More Dangerous than a Thousand Rioters

Book review

by

Fifth Estate # 367, Winter 2004-2005

a review of
Lucy Parsons: Freedom, Equality & Solidarity, Writings & Speeches, 1878-1937, Charles H. Kerr, Chicago, 2003

As a cop once said during her lifetime, Lucy Parsons is “more dangerous than a thousand rioters.” So strong was her anti-authoritarian presence that 62 years after her death, the revolutionary spirit of Lucy Parsons (1853-1942) continues to arouse the ire of the Chicago police.

Recently, a new generation of “organized bandits,” as she once referred to the police, vociferously objected to a proposal last Spring by the Chicago Parks District to name a small park on the northwest side of the city (where Lucy once lived) in her honor. In some ways, the unabated vehemence of this continuing police vendetta against her says more about her legacy as an anarchist than a municipally-financed park ever could.

Though she is most well known as the wife of Albert Parsons, one of the legendary 1886 Haymarket martyrs, Lucy Parsons was a formidable agitator in her own right. This dramatically provocative woman of Mexican, African, and Native American ancestry, devoted her entire life toward addressing the problems of the poor, achieving equal rights for women, and abolishing wage slavery, private property, and the State. Many of her insightful analyses culled from these struggles—and still relevant today—are included in this illuminating anthology of her work.

In the biographical introduction, editor Gale Ahrens contends that sexist efforts to see her only in relation to her husband dismiss this legendary freedom fighter’s independent contribution to radical history and are merely attempts “to soften the sting of Lucy Parson’s burning truths.”

In her 1905 speech at the Founding Convention of the Industrial Workers of the World (IWW), for example, Parsons predicted the sit-down actions of the ’30s when she stated, “My conception of the strike of the future is not to strike and go out and starve but to strike and remain in and take possession of the necessary property of production.”

Though not included in this volume, her notoriously controversial 1884 essay, “To Tramps,” in which Lucy urged the poverty-stricken to “learn the use of explosives!” rather than surrender to their despair and commit suicide, is evaluated by both Ahrens and the author of the Afterward, radical activist/historian Roxanne Dunbar-Ortiz.

In addition to including all of Lucy’s documented IWW-related material and some of her personal stories about the Haymarket events, this book also features her opinions on what was then called “the woman question.” Lucy considered women’s oppression to be exclusively rooted in their economic dependence on men.

To that effect, in the 1880s, she founded the Chicago Working Women’s Union, which demanded equal pay for equal work and even advocated that women be paid wages for housework. As to voting, like her colleague Emma Goldman, Parsons was not fooled by the illusionary promises of electoral politics and refused to participate in the suffrage movement. “The fact is money and not votes is what rules the people,” Lucy declared. “The ballot is only the paper veil that hides the tricks.”

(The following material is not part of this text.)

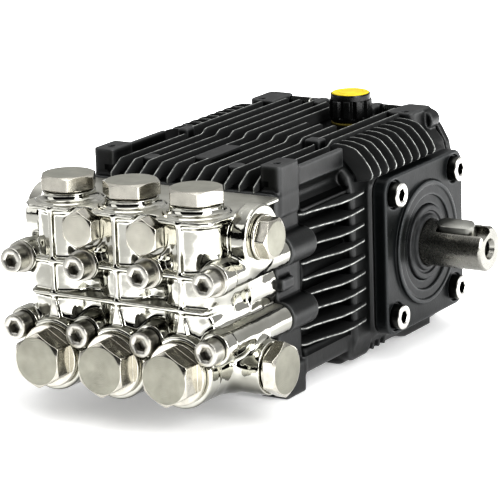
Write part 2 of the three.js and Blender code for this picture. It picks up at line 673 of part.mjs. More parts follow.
pump.add(
  mesh("crankcase", crankcase(), "casting"),
  mesh("rear_cover", rearCover(), "casting"),
  mesh("drive_bearing_cover", bearingCover(1), "cover"),
  mesh("blind_bearing_cover", bearingCover(-1), "cover"),
  mesh("shaft_seal", shaftSeal(), "rubber"),
  mesh("drive_bearing", bearing(1), "steel"),
  mesh("blind_bearing", bearing(-1), "steel"),
  mesh("oil_sight_glass", sightGlass(), "glass"),
  mesh("oil_drain_plug", drainPlug(), "steel"),
  mesh("oil_cap", oilCap(), "blackPlastic"),
  mesh("oil_cap_disc", oilCapDisc(), "yellow"),
  mesh("oil_cap_gasket", oilCapGasket(), "yellow"),
  mesh("crankshaft", crankshaft(), "steel"),
  placed(mesh("shaft_key", shaftKey(), "steel"), 0, 0, 0, (KEY.angle * Math.PI) / 180),
  mesh("lug_screw_left", lugScrew(-1), "boltSteel"),
  mesh("lug_screw_right", lugScrew(1), "boltSteel"),
  mesh("valve_head", valveHead(), "nickel"),
  mesh("outlet_plug", portPlug(OUTLET, 19, 11.4, Math.PI / 6), "capSteel"),
  mesh("inlet_plug", portPlug(INLET, 25, 12.2, 0), "capSteel"),
  mesh("gallery_plug_left", galleryPlug(-PITCH / 2), "capSteel"),
  mesh("gallery_plug_right", galleryPlug(PITCH / 2), "capSteel"),
);

Object.entries(COLUMNS).forEach(([side, x], index) => {
  const [pinY, pinZ] = pinCentre(index);
  const wrist = [x, pinY - ROD_LENGTH, pinZ + PLUNGER_RISE];
  pump.add(
    placed(mesh(`connecting_rod_${side}`, connectingRod(), "aluminium"), x, pinY, pinZ),
    placed(mesh(`wrist_pin_${side}`, wristPin(), "steel"), ...wrist),
    placed(mesh(`crosshead_${side}`, crosshead(), "aluminium"), x, 0, PLUNGER_RISE),
    placed(mesh(`plunger_${side}`, plunger(), "ceramic"), x, 0, PLUNGER_RISE),
    placed(mesh(`plunger_packing_${side}`, plungerPacking(), "rubber"), x, 0, PLUNGER_RISE),
    mesh(`suction_cap_${side}`, suctionCap(x), "capSteel"),
    mesh(`delivery_cap_${side}`, deliveryCap(side, x), "capSteel"),
    mesh(`suction_valve_${side}`, valvePoppet("y", -177, -1, 10.5, -185.7, x, SUCTION_Z), "steel"),
    mesh(`delivery_valve_${side}`, valvePoppet("z", 27, 1, 9.5, 42, x, COLUMN_Y), "steel"),
  );
});

HEAD_BOLTS.forEach(({ x, z, row }) => {
  const place = BOLT_XS.indexOf(x) + 1;
  const screw = capScrew("y", BOLT.face, BOLT.end, x, z, row === "upper");
  pump.add(mesh(`head_bolt_${row}_${place}`, screw, "boltSteel"));
});

[["upper", 1], ["lower", -1]].forEach(([row, sz]) => {
  [["front", -1], ["rear", 1]].forEach(([end, sy]) => {
    const screw = capScrew("x", 74.6, 50, sy * COVER.bolt, sz * COVER.bolt, false);
    pump.add(mesh(`cover_bolt_${row}_${end}`, screw, "boltSteel"));
  });
});

const assembly = new THREE.Group();
assembly.add(pump);

export default assembly;
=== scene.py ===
from math import cos, pi, radians, sin, sqrt, tan

import bmesh
import bpy
import numpy as np
from mathutils import Matrix, Vector


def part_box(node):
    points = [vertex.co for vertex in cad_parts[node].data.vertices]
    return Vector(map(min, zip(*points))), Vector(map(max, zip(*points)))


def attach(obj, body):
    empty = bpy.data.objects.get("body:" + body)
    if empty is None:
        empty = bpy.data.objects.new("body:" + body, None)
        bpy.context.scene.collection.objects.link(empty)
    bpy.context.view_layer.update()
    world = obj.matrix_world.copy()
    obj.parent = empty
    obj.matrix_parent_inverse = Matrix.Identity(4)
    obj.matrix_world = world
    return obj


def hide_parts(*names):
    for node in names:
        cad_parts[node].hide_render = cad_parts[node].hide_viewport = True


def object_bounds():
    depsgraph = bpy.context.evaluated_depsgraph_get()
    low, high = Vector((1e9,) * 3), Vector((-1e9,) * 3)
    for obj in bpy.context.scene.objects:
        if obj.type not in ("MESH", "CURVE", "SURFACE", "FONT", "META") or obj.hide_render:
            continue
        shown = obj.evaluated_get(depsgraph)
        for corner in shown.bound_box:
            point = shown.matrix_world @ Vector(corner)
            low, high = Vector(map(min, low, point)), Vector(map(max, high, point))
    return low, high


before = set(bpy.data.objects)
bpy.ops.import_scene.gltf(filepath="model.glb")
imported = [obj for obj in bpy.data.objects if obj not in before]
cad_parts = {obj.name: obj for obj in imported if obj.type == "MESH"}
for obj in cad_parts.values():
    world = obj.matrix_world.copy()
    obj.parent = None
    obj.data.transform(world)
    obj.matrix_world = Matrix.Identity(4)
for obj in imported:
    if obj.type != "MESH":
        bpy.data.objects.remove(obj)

# The looks of a triplex plunger pump. Lengths in this script are millimetres from the crankshaft
# axis, as in the CAD, until metres() or Shell.mesh() turns them into the frame's metres.
CAD_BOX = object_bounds()
MM = 0.001


def centre(node):
    """The middle of a CAD node's box, in millimetres from the crankshaft axis."""
    low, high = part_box(node)
    return (low + high) / 2 / MM - Vector((0, 0, SHAFT_Z))


def span(node):
    """A CAD node's lowest and highest corners, in millimetres from the crankshaft axis."""
    low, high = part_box(node)
    up = Vector((0, 0, SHAFT_Z))
    return low / MM - up, high / MM - up


SHAFT_Z = sum(c.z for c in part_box("shaft_seal")) / 2 / MM
COLUMNS = {s: (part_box(f"delivery_cap_{s}")[0].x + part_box(f"delivery_cap_{s}")[1].x) / 2 / MM
           for s in ("left", "middle", "right")}
PITCH = COLUMNS["right"] - COLUMNS["middle"]
MATING_Y = span("crankcase")[0].y
HEAD_Y = span("valve_head")[1].y
BARREL_Y = span("valve_head")[0].y
INLET_END = span("valve_head")[1].x
OUTLET_END = span("outlet_plug")[0].x + 11  # the plug reaches 11 mm into its port
COLUMN_Y = centre("delivery_cap_middle").y
SUCTION_Z = centre("suction_cap_middle").z
OUTLET = centre("outlet_plug")
INLET = centre("inlet_plug")
PLUG_Z = centre("gallery_plug_left").z
CASE_BOTTOM = span("crankcase")[0].z
PLATE_TOP = 51.4  # top plate of the valve head
WEB_FRONT = -190.5  # front edges of the head's webs and ribs
NECK_TOP = 56.4  # round necks under the delivery caps
BOLT_SEAT = {"upper": -189.2, "lower": -190.7}
HEAD_BOLTS = {f"head_bolt_{row}_{i}": row for row in ("upper", "lower") for i in (1, 2, 3, 4)}
BOLT_Z = {row: centre(f"head_bolt_{row}_1").z for row in ("upper", "lower")}
PLUNGER_Z = sum(BOLT_Z.values()) / 2
FIN_PITCH = 8.5
FIN_THICK = 1.8
FLANK_FIN_Z = -31.0  # the lowest flank fin
SHOULDER_FIN_Y = -51.5  # the foremost shoulder fin
CRANK_THROW = 5.0
KEY_TURN = radians(25)  # the key's turn from upright
CHAMBER_Y = -60.0  # front wall of the crank chamber
REAR_Y = 46.0
COVER_SCREW = 32.8  # from the shaft axis to each cover screw, both across and up
AXES = {"x": 0, "y": 1, "z": 2}


# ---- distance fields --------------------------------------------------------------------------

def smooth_min(a, b, k):
    if k <= 0:
        return np.minimum(a, b)
    h = np.maximum(k - np.abs(a - b), 0) / k
    return np.minimum(a, b) - h * h * k * 0.25


def rounded_pair(a, b, r):
    """The distance to where two distances are both negative, with the edge between them rounded."""
    outside = np.sqrt(np.maximum(a + r, 0) ** 2 + np.maximum(b + r, 0) ** 2)
    return outside + np.minimum(np.maximum(a + r, b + r), 0) - r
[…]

Yet, while she supported reproductive choice for women, she remained steadfastly opposed to the notions of free love espoused by Goldman. Another contentious issue that has reverberations in current political discourse is the nature of Parsons’ involvement with the Communist Party. In the Encyclopedia of the American Left, her sole biographer, Carolyn Ashbaugh, declared, “After years of CP association, she joined in 1939.” Outraged by what she perceives as being “a careless and unfounded assertion,” Ahrens seeks to redress the tendency by Ashbaugh to downplay Parsons’ commitment to anarchy. For example, while Lucy once publicly acknowledged being “connected with the Communists [through the International Labor Defense],” in the same 1930 speech, she also declared, “I am an anarchist, because anarchism carries the very germ of liberty in its womb.”

The previously hard-to-find material to be found in Lucy Parsons: Freedom, Equality & Solidarity is geared toward an audience seeking primary sources. The book indisputably recognizes her substantial contribution to the cultures of resistance and liberation that continue to kick up dust in the new millennium. Though her language style is somewhat outdated, with a little imagination the reader can feel the inspiring spark of Parsons’ fiery disposition become a roaring blaze of verbal rebellion.

The actions that Lucy’s words fomented then continue to threaten such present day organizations as Chicago’s Police Union. However, despite persistent objections, the Lucy Ella Gonzales Parsons Park was approved. Yet, “the irony,” noted Stephen Craig in an April 8 letter to the Chicago Sun-Times, “is that Lucy Parsons would probably have spit on any honor proffered by any government agency.”

True, but as a friend of mine, who is a lifelong Chicago resident, warily concluded with regard to whether there was any redeeming value in this tepid civic gesture, “better Lucy than some real estate developer or capitalist.”